Political independence is not something that can be traded away while leaving the rest of our identity intact. It is the condition under which these practices are sustained. Once final authority over their interpretation, development and enforcement is located elsewhere, those things no longer belong to us in the same way.
At most, they are reduced to local variations within a larger political order, rather than as the expression of a people governing itself.
In other words, our political independence is not a means to an end. It is an end that has grown out of the means by which we have lived together politically. Independence does not exist to make us richer or safer. It exists because it is how we have learned to make decisions for ourselves, as a people. We cannot give it away without giving something of ourselves away with it.
The promise that New Zealand would retain control over health and education is beside the point. What matters is not the allocation of administrative responsibilities but the question of ultimate political authority. Once the framework of law and the locus of sovereign decision-making no longer reside with the people who must live under them, the character of the association has fundamentally changed.

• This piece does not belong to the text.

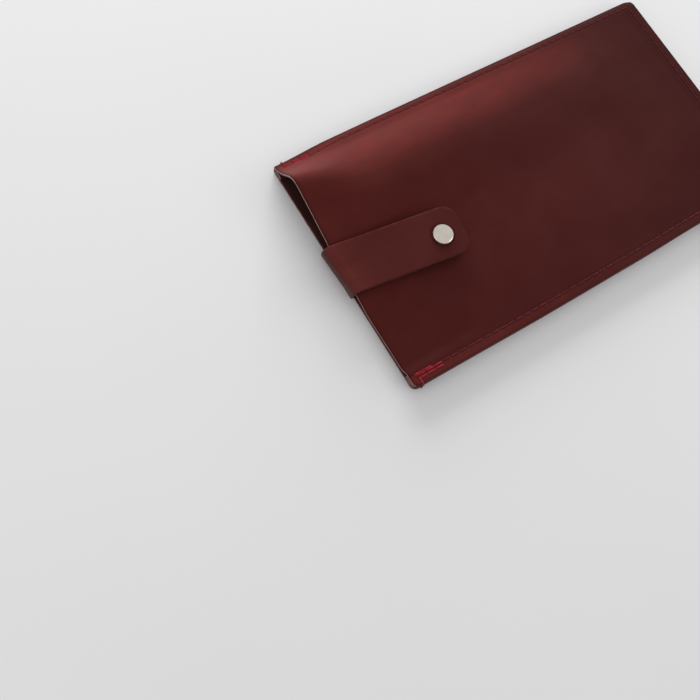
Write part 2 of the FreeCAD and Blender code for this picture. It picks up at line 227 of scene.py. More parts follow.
def surfaced(tree, shader, colour, roughness, height, strength, depth):
    """Gives the shader its colour, its roughness and a fine relief, depth in millimetres."""
    bump = add(tree, "Bump", {"Strength": strength, "Distance": depth * MM, "Height": height})
    for key, value in {"Base Color": colour, "Roughness": roughness, "Normal": bump}.items():
        tree.links.new(value, shader.inputs[key])


DARKENED = "1d0a0a"                     # leather under painted shade, and at a dyed cut
MID_NOISE = (0.3, 0.7)                  # the range that most of a noise lies in


def leather_grain(name, deep, body, highlight_and_pale,
                  grain=0.75, rough=(0.5, 0.6), relief=0.05, gloss=0.4):
    """Dyed leather, darker in its pores.

    The tone of the mesh makes it paler above 0, mostly as painted highlight, and
    darker below 0, mostly as painted shade and at the dyed cut edges.  grain is the spacing of the
    pores and relief their depth.
    """
    made, tree, shader = material(name, IOR=1.5, Specular_IOR_Level=gloss,
                                  Specular_Tint=srgb("ff5c58"))
    place = surface_place(tree)
    cloud = cloud_of(tree, place, size=22, detail=4)
    streak = cloud_of(tree, drawn_out(tree, place, 0.35), size=5, detail=3)
    fine = cloud_of(tree, place, size=0.5, detail=2)
    pores = add(tree, "TexVoronoi", {"Vector": place, "Scale": 1 / (grain * MM), "Randomness": 1})
    tone = add(tree, "Attribute", {}, "Fac", attribute_name="tone")
    shade = mixed(tree, ranged(tree, cloud, MID_NOISE), srgb(deep), srgb(body))
    patchy = ranged(tree, streak, MID_NOISE, (0.35, 0.65))
    # tone above 0 mixes in the pale colour: painted highlight, and a paler margin
    highlighted_and_paled = mixed(tree, product(tree, tone, patchy), shade, srgb(highlight_and_pale))
    # tone below 0 mixes in the dark colour: painted shade, and the dyed cut edges
    darkened = mixed(tree, product(tree, tone, -1), highlighted_and_paled, srgb(DARKENED))
    pore_shade = ranged(tree, pores, (0, 0.35), (0.86, 1))
    colour = mixed(tree, 1, darkened, pore_shade, "MULTIPLY")
    dull = ranged(tree, streak, MID_NOISE, rough)
    height = add(tree, "Math", {0: pores, 1: 0.6, 2: fine}, operation="MULTIPLY_ADD")
    surfaced(tree, shader, colour, dull, height, strength=0.5, depth=relief)
    return made


def cut_fibres(name, dark, light):
    """Cut edge of leather: short fibres in layers, paler and darker."""
    made, tree, shader = material(name, IOR=1.45, Specular_IOR_Level=0.25)
    place = surface_place(tree)
    layers = cloud_of(tree, drawn_out(tree, place, 0.12), size=0.35, detail=3)
    tufts = cloud_of(tree, place, size=0.9, detail=3)
    both = total(tree, layers, tufts)
    colour = mixed(tree, ranged(tree, both, (0.75, 1.25)), srgb(dark), srgb(light))
    dull = ranged(tree, tufts, wanted=(0.6, 0.85))
    surfaced(tree, shader, colour, dull, both, strength=0.7, depth=0.12)
    return made


def waxed_thread(name, dark, light):
    """Waxed linen thread: fine fibres, and wax that is duller in some places than in others."""
    made, tree, shader = material(name, IOR=1.5, Specular_IOR_Level=0.25)
    place = object_place(tree)
    fibres = cloud_of(tree, place, size=0.25, detail=2)
    lumps = cloud_of(tree, place, size=3, detail=2)
    both = total(tree, fibres, lumps)
    colour = mixed(tree, ranged(tree, both, (0.7, 1.3)), srgb(dark), srgb(light))
    dull = ranged(tree, lumps, wanted=(0.35, 0.65))
    surfaced(tree, shader, colour, dull, fibres, strength=0.6, depth=0.06)
    return made


def plated_metal(name, base, rough):
    """Plated or drawn metal: reflective, with hairline scratches and a little haze."""
    made, tree, shader = material(name, Metallic=1.0)
    place = object_place(tree)
    haze = cloud_of(tree, place, size=2.5, detail=4)
    hairs = cloud_of(tree, drawn_out(tree, place, 0.06), size=0.12, detail=1)
    colour = mixed(tree, haze, srgb(base), srgb("efe9df"))
    dull = ranged(tree, haze, MID_NOISE, (rough * 0.8, rough * 1.3))
    surfaced(tree, shader, colour, dull, hairs, strength=0.12, depth=0.02)
    return made


# Oxblood full-grain cowhide, smooth and lightly waxed: a soft broad shine, red from the dye.
# Its third colour, paler, is mixed in as painted highlight.
GRAIN = leather_grain("oxblood_full_grain", "3b1a18", "43201d", "8e3733")
# The strap is handled more, so its face is a little smoother.
# Its third colour, paler, is mixed in as painted highlight on the strap.
STRAP_GRAIN = leather_grain("oxblood_strap_grain", "3c1b19", "44211e", "84423d",
                            rough=(0.45, 0.55))
# Flesh side of the hide: brown nap with hardly any shine.
FLESH = leather_grain("brown_flesh_side", "2b1a17", "3d2621", "5a4038",
                      grain=0.5, rough=(0.75, 0.9), relief=0.12, gloss=0.2)
# Raw cut at the mouth: pale pinkish fibres.
RAW_EDGE = cut_fibres("raw_cut_edge", "6e4b4b", "b5918c")
# The same cut on the welts and the back panel, with dirt in its fibres.
SOILED_EDGE = cut_fibres("soiled_cut_edge", "4a2d30", "8a6465")
# Long edges, dyed and burnished dark.
DYED_EDGE = cut_fibres("burnished_edge", "331516", "5c2a2a")
# Dark red waxed seam thread, and the crimson waxed thread of the tacks.
SEAM_THREAD = waxed_thread("waxed_dark_red_thread", "431416", "642228")
TACK_THREAD = waxed_thread("waxed_crimson_thread", "741020", "b8283e")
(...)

You are no longer governing yourselves. You are being governed, however benignly, by arrangements designed for other purposes and responsive to other constituencies.
The attraction of Farrar’s proposal rests on the assumption that political arrangements are provisional and that when circumstances change, we should recalibrate. This is the rationalist error: the belief that practices exist to serve purposes and should be modified when they no longer serve them well.
But the transition would not be reversible. Federations centralise. Not because anyone intends it, but because that is what federations do when faced with crisis, efficiency demands, or the simple logic of scale. Power ratchets towards the centre.
Constitutional guarantees slow this process but only in the way a scarecrow keeps a field safe from the birds. That is not a prediction. It is an observation about how such arrangements actually behave over time.
Our status as an independent state is not to be regarded as sacred, of course. History is full of peoples who have been forced by circumstance to alter or abandon forms of self-government they once took for granted, including on these islands before the establishment of “New Zealand” as a political concept at all.
It is conceivable that conditions could arise under which independence could no longer be sustained in any meaningful sense. But not only are we not there, we can’t see there from here.
David is right that New Zealand is small. It always has been. He is right that we lack military might. We always will. He is right that the international system is becoming more transactional and less restrained. Which is true but not unprecedented.
And so what has yet to be established is why any of this reaches the threshold of dissolving self-government in favour of participation in someone else’s political order.
Will we manage on our own? That is far from certain. There are serious strategic and economic challenges ahead. There is no room for isolation, naïveté, or moral vanity in our responses. If New Zealand is to navigate the world as it is, we must be careful, realistic, and willing to compromise where necessary.
The mistake in David’s proposal is not that it is insufficiently hard-headed, but that it is too tidy. It assumes that political life can be reorganised in the same way we might reorganise a company, by identifying objectives and selecting the structure most likely to deliver them.
Difficulty is not a reason to abandon a form of life that has grown, imperfectly but recognisably, in this place. It is a reason to take it more seriously.
If independence is to end, it will end because it has become impossible to sustain, not because a cost-benefit analysis shows we might do better as someone else’s state. Until then, the task is not to redesign ourselves, but to do our very best to adapt and thrive giving up as little about ourselves as possible.
Before you conclude that this is all abstraction disconnected from real life, I'd invite you to do something simple. Watch this old montage that used to play on Channel One:
Now tell me, honestly, that we can fold ourselves into Australia’s federation and that the people in that montage, and what they represent, will remain fundamentally unchanged. Tell me we can become Australians without becoming different.
If you can do that sincerely, then perhaps David’s proposal deserves more consideration than I’ve given it.
But I don’t think you can.



That video brings tears to the eyes, for New Zealanders of a certain age. A simpler, and a happier time - can it ever be that way again? While receiving “nga mihi nui” at the end of otherwise 100% English emails from all and sundry gets up my nose, I accept and am stirred by the Maori verses of our National Anthem. And even though “Aotearoa” does not make much sense as a name for the whole country for South Island Maori like me, I support the poetic licence in this case.
I doubt an outright merger with Oz would fly. However, there can be more cooperation across the board, maybe even an Asia-Pacific equivalent of the EU.